Em segundo lugar, o meu pai foi um político honesto durante 30 anos. Faleceu em 1 de novembro do ano passado de AVC em Porto Alegre. Ele nunca teve envolvimento em nenhum tipo de escândalo. Eu tenho muito orgulho do meu pai e do que ele nos legou em termos morais, ainda que ele fosse um político de direita.
Eu, do ponto de vista ideológico, sou um defensor dos direitos humanos, das garantias constitucionais. Não me considero uma pessoa de esquerda, de forma nenhuma. Eu acho que o cenário é muito mais complexo. Quando se fala de esquerda ou de direita nós estamos falando de quê? De pauta de costumes, aborto, educação sexual nas escolas? Na pauta econômica eu acho que o capitalismo é a melhor opção, sem dúvida alguma. Minha família toda votou no Bolsonaro. Meu pai foi deputado estadual e federal, sempre foi um político de direita. As pessoas tendem a misturar. Se você não endossa esse discurso de que: ‘Temos todos que ser contra o Supremo, temos que invadir, temos que mandar prender o ministro Alexandre de Moraes’, você é visto como persona non grata. Todo aquele que não é um patriota, é um comunista. É uma visão de mundo muito simplificada.
ESTADÃO: Acha que a neutralidade que o Sr. vem pregando pode ser questionada por conta dessas críticas e declarações passadas, como jurista e professor de Direito?
Eu, como acadêmico, sempre me apresentei como um garantista, nunca me escondi nas sombras. Se você vai lendo livros sobre garantias fundamentais e direitos humanos é natural que você também seja um produto dessa cultura e desse momento histórico. Democracia é um sistema onde não se bate em jornalista, não se bate em juiz, não se invade a sede do Supremo Tribunal Federal. Se alguém acha que eu sou suspeito, tem o processo de arguição de suspeição, qualquer um pode ingressar.
ESTADÃO: Como vê as críticas da Lava Jato aos ministros do STF?

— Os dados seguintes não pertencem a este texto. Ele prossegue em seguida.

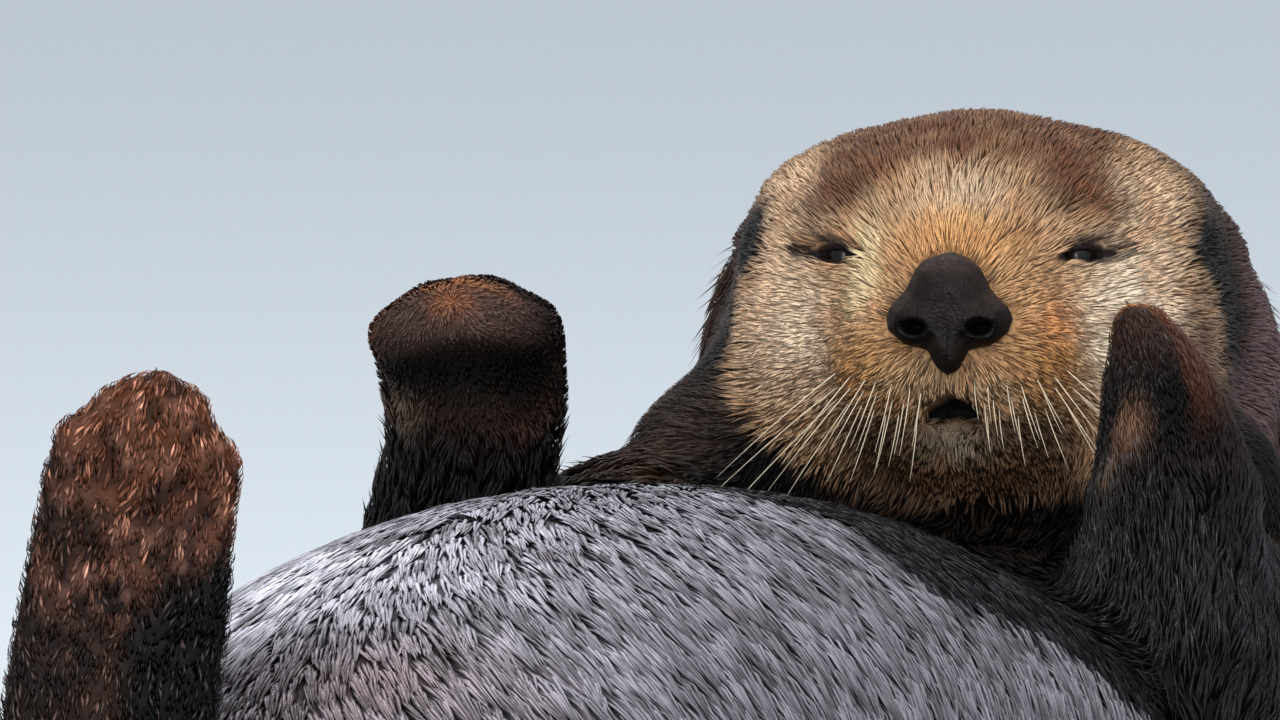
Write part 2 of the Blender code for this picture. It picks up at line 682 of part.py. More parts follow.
def build():
    for obj in list(bpy.data.objects):
        bpy.data.objects.remove(obj)
    paint = {name: material(name, colour, 0.75) for name, colour in FUR_COLOURS.items()}

    core = on_floor(make_core())
    nose = make_nose()
    ears = {side: make_ear(side) for side in SIDES}
    forelimbs = {side: make_forelimb(side) for side in SIDES}
    hindlimbs = {side: on_floor(make_hindlimb(side)) for side in SIDES}
    for neighbour in (nose, *ears.values(), *forelimbs.values(), *hindlimbs.values()):
        core = without(core, neighbour)
    outwards(core)
    finished(nose, "nose", paint["black"])

    head, jaw, rest = part_head(core)
    for side in SIDES:
        finished(ears[side], "ear_" + side, paint["brown"])
        head = with_eye_socket(head, side)
        finished(make_eye(side), "eye_" + side, paint["black"])
    finished(head, "head", paint["cream"])
    finished(jaw, "jaw", paint["cream"])

    neck, rest = split_beyond(rest, "neck", *NECK_PLANE)
    finished(neck, "neck", paint["brown"])
    colours = {"chest": "dark", "belly": "grey", "hips": "grey", "tail_root": "brown"}
    for name, y in TRUNK_CUTS:
        piece, rest = split_beyond(rest, name, (0, y, 0), (0, 1, 0))
        finished(piece, name, paint[colours[name]])
    finished(rest, "tail_tip", paint["brown"])

    for side in SIDES:
        pieces, claws = part_forelimb(forelimbs[side], side)
        for name, piece in pieces.items():
            finished(piece, name, paint["dark"])
        more_pieces, more_claws = part_hindlimb(hindlimbs[side], side)
        for name, piece in more_pieces.items():
            finished(piece, name, paint["foot"])
        for claw in claws + more_claws:
            finished(claw, claw.name, paint["claw"])


build()
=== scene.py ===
"""The looks of a sea otter that floats on its back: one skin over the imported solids, a coat of mesh
tufts that follows the lie of the fur, and finer eyes, nose, claws and whiskers.

Metres, +Z up, in the frame of the solids: head towards +Y, belly up, the otter's own left at +X.
"""

import math
from typing import NamedTuple

import bpy
import numpy as np
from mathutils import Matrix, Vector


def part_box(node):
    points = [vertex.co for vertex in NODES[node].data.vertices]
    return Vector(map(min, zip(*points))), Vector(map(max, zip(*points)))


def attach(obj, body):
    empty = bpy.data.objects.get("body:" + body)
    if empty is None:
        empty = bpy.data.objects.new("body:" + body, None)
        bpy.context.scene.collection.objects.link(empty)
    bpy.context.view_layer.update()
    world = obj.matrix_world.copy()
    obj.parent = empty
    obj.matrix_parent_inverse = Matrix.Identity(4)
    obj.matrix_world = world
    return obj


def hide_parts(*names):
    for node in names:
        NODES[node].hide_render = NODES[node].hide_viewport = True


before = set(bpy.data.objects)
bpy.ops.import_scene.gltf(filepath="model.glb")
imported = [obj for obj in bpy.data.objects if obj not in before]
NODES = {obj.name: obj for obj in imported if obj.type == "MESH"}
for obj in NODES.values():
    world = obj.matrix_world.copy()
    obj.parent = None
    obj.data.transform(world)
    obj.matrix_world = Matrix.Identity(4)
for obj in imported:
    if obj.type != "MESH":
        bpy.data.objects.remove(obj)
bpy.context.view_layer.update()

import openvdb
from mathutils import Vector, noise
from mathutils.bvhtree import BVHTree
from mathutils.kdtree import KDTree

MM = 0.001
DENSITY = 1.0     # share of the tufts that are made


# -------- small vector helpers
def unit(v):
    return v / np.maximum(np.linalg.norm(v, axis=-1, keepdims=True), 1e-12)


def smoothstep(low, high, x):
    t = np.clip((x - low) / (high - low), 0, 1)
    return t * t * (3 - 2 * t)


def mix(a, b, t):
    return a + (b - a) * t


def bell(*offsets):
    """1 where the offsets are 0, and nearly 0 where any of them is over 2."""
    return np.exp(-sum(offset**2 for offset in offsets))


def blob(points, middle, reach, power=1.5):
    """1 at middle and about 0.4 at reach; a higher power is flatter inside, with a sharper edge."""
    return np.exp(-((((points - middle) / reach) ** 2).sum(axis=1)) ** power)


def along_surface(vectors, normals):
    """The vectors turned to lie along the surface, one long."""
    return unit(vectors - normals * (vectors * normals).sum(axis=1, keepdims=True))


def mottle(points, size, stretch=(1, 1, 1)):
    """Soft noise from -1 to 1 with patches of about size mm, the same in each run."""
    scaled = points / (size * MM) / np.array(stretch)
    return np.clip([noise.noise(p) * 1.9 for p in scaled.tolist()], -1, 1)


def centre(node):
    low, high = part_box(node)
    return np.array((low + high) / 2)


def linear(red, green, blue):
    """A colour given in 0 to 255 as light, as the shaders need it."""
    c = np.array((red, green, blue)) / 255
    return np.where(c > 0.04045, ((c + 0.055) / 1.055) ** 2.4, c / 12.92)


def add_object(name, data):
    made = bpy.data.objects.new(name, data)
    bpy.context.scene.collection.objects.link(made)
    return made


class Place:
    """A point with three axes; local sizes are in millimetres."""

    def __init__(self, origin, *axes):
        self.origin = np.array(origin, float)
        self.axes = np.stack(axes, axis=1)

    def local(self, points):
        return (points - self.origin) @ self.axes / MM

    def world(self, local):
        return self.origin + (np.asarray(local, float) * MM) @ self.axes.T

    def direction(self, *local):
        return self.axes @ np.array(local, float)


# -------- landmarks, all from the solids
EYE_AHEAD, EYE_ABOVE = 51.5, 16.5       # of the point between the eyes, in the head's frame
NOSE_SLOPE = math.radians(28.4)         # from that point down to the nose pad
EYE_GAZE = (0.48, 0.86, 0.16)           # of the left eye, in the head's frame
EYE_RADIUS = 7.2                        # of the opening between the lids, and of the ball
SIDES = {"left": 1, "right": -1}
LIMBS = {"finger": ("upper_arm_", "forearm_", "forepaw_"), "toe": ("thigh_", "shank_", "hind_foot_")}


def head_place():
    """The head's frame: side to the otter's left, ahead to the nose, above to the crown."""
    left_eye, right_eye = centre("eye_left"), centre("eye_right")
    side = unit(left_eye - right_eye)
    between = (left_eye + right_eye) / 2
    to_nose = centre("nose") - between
    to_nose = unit(to_nose - side * (to_nose @ side))
    square = np.cross(to_nose, side)
    square = square * np.sign(square[2])
    ahead = to_nose * math.cos(NOSE_SLOPE) + square * math.sin(NOSE_SLOPE)
    above = square * math.cos(NOSE_SLOPE) - to_nose * math.sin(NOSE_SLOPE)
    return Place(between - (ahead * EYE_AHEAD + above * EYE_ABOVE) * MM, side, ahead, above)


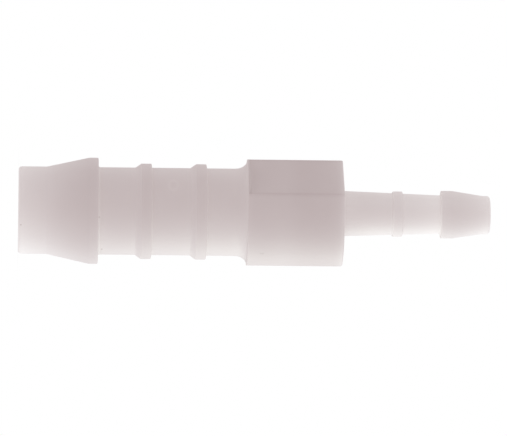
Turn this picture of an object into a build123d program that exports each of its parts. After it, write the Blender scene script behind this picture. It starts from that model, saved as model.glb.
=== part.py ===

Alguns ministros foram alvo da Lava Jato, de investigações formais ou informais. E foram, também, alvo nas redes sociais. Existe um relação de causa e efeito, do ponto de vista histórico, entre as críticas diárias feitas via redes sociais contra os ministros do Supremo e a invasão do 8 de janeiro, ainda que seja remota. Começa a criticar, todos os dias, não interessa se Deltan, Moro, ex-procuradores, quem quer que seja. Chega um dia que você cria as condições para que ocorra eventualmente uma quebra do Estado de Direito, uma invasão ao Supremo Tribunal. Não estou dizendo que é culpa deles, de repente não é nem intencional, mas mesmo não intencional vai erodindo a credibilidade, a simbologia do Judiciário.
ESTADÃO: E a doação eleitoral para a campanha do Lula? Dos R$ 13…
Isso não aconteceu. Não houve essa doação. Constou ali de fato o meu CPF. Tem uma série de teorias conspiratórias, de que seria uma forma de me tirar das funções. É algo que vai ter que ser apurado no futuro. Quando a poeira baixar, eu vou atrás, peço as providências legais e reparações devidas. Mas nesse momento toda e qualquer polêmica atrapalha o nosso foco em manter a Lava Jato viva.
ESTADÃO: O Sr. tem alguma pretensão política?
Eu nunca iria para a política. Eu vi a vida do meu pai. É uma vida muito sofrida. A vida de político tem disso: cobrança diária. O político não pode se furtar.
ESTADÃO: O Sr. e o Sérgio Moro eram amigos?
Sim. O Sérgio foi o único colega que eu convidei para os primeiros aniversários da minha filha. No plano pessoal eu gosto tanto dele quanto da esposa. As portas estão sempre abertas na Vara onde ele ocupou a titularidade por tanto tempo. A partir do momento em que a vida dele tomou esse ritmo tão frenético, ele sempre tão dedicado, nós sequer nos encontramos. Depois que ele assumiu o Ministério da Justiça não houve mais nenhum contato.